--- START OF Entries provided ---

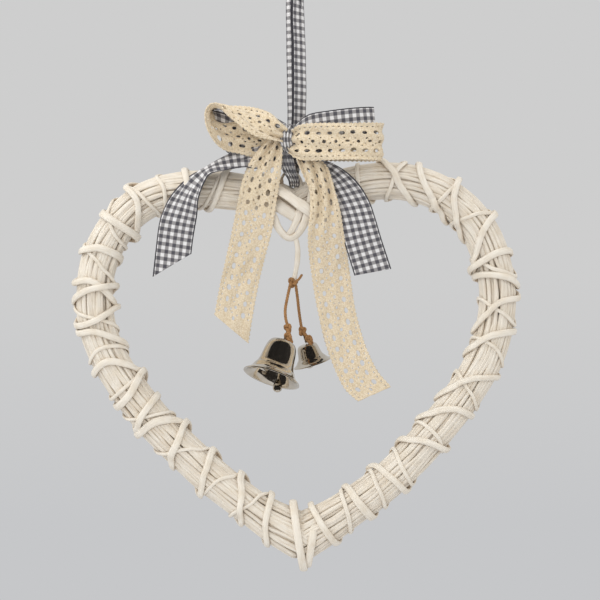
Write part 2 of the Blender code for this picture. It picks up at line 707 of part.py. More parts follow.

--- END OF Entries provided ---
--- START OF Entries provided ---

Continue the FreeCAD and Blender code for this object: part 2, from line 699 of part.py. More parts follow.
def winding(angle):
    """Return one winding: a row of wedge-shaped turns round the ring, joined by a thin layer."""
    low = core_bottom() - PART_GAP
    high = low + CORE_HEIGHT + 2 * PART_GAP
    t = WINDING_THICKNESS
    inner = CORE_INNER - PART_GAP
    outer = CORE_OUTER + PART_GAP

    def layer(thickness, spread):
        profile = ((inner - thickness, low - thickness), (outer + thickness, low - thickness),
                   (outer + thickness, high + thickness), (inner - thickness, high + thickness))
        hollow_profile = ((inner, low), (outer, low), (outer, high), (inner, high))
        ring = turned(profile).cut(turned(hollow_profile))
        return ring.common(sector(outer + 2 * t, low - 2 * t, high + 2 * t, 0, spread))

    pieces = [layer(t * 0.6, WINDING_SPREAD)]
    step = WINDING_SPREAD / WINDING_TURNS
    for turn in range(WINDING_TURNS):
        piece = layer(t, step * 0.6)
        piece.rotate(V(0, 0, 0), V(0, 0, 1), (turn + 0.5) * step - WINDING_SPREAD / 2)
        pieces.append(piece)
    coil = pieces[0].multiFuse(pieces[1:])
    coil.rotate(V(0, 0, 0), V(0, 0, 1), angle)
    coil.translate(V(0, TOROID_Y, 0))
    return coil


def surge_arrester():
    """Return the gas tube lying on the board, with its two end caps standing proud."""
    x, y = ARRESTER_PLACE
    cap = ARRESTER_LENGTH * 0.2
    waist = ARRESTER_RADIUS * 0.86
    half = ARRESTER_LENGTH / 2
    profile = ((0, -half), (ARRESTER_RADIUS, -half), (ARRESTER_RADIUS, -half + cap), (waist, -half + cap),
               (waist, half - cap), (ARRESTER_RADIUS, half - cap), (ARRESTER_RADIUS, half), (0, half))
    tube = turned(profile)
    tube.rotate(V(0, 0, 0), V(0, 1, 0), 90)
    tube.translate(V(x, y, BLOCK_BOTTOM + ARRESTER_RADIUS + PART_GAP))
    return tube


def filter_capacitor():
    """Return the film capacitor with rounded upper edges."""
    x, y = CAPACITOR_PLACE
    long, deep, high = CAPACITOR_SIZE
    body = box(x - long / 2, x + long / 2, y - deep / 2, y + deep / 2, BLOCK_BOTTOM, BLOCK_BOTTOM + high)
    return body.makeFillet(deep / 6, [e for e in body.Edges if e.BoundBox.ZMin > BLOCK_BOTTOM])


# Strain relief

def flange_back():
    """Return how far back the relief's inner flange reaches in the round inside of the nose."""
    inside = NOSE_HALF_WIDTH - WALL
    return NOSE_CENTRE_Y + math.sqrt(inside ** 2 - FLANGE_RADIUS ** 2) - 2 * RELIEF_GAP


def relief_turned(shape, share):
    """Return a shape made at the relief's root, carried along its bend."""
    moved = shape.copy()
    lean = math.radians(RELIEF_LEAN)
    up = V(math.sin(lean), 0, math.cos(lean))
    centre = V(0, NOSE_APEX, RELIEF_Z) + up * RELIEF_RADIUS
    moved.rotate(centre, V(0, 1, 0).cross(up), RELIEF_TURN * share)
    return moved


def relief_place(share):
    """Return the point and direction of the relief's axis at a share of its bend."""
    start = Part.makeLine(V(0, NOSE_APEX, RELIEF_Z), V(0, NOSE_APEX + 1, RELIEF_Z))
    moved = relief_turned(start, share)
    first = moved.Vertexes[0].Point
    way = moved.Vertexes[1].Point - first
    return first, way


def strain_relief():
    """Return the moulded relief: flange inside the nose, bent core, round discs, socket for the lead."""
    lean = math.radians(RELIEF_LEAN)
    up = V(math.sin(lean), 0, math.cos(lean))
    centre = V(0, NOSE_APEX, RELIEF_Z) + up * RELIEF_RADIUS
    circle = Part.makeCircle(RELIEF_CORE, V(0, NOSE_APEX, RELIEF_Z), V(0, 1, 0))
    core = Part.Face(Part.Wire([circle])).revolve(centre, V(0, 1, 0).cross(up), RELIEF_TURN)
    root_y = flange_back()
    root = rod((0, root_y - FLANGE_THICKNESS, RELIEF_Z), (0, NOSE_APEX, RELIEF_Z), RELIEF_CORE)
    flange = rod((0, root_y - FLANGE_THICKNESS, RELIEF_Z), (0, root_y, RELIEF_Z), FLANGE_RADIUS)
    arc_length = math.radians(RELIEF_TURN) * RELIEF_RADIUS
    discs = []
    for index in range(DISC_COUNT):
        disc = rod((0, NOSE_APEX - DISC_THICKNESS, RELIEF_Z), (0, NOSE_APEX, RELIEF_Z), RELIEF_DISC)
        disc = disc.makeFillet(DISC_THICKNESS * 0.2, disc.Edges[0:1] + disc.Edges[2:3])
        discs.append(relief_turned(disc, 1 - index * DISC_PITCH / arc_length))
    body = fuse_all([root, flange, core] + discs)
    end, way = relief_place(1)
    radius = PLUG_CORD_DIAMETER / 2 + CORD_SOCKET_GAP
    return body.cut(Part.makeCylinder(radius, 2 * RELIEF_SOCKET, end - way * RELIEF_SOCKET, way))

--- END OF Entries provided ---
--- START OF Entries provided ---

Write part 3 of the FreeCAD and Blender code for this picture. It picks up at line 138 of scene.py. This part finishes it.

--- END OF Entries provided ---

#### Task requirements
Where a line above contains the word "parts", copy that line.

#### The reply
Write part 2 of the Blender code for this picture. It picks up at line 707 of part.py. More parts follow.
Continue the FreeCAD and Blender code for this object: part 2, from line 699 of part.py. More parts follow.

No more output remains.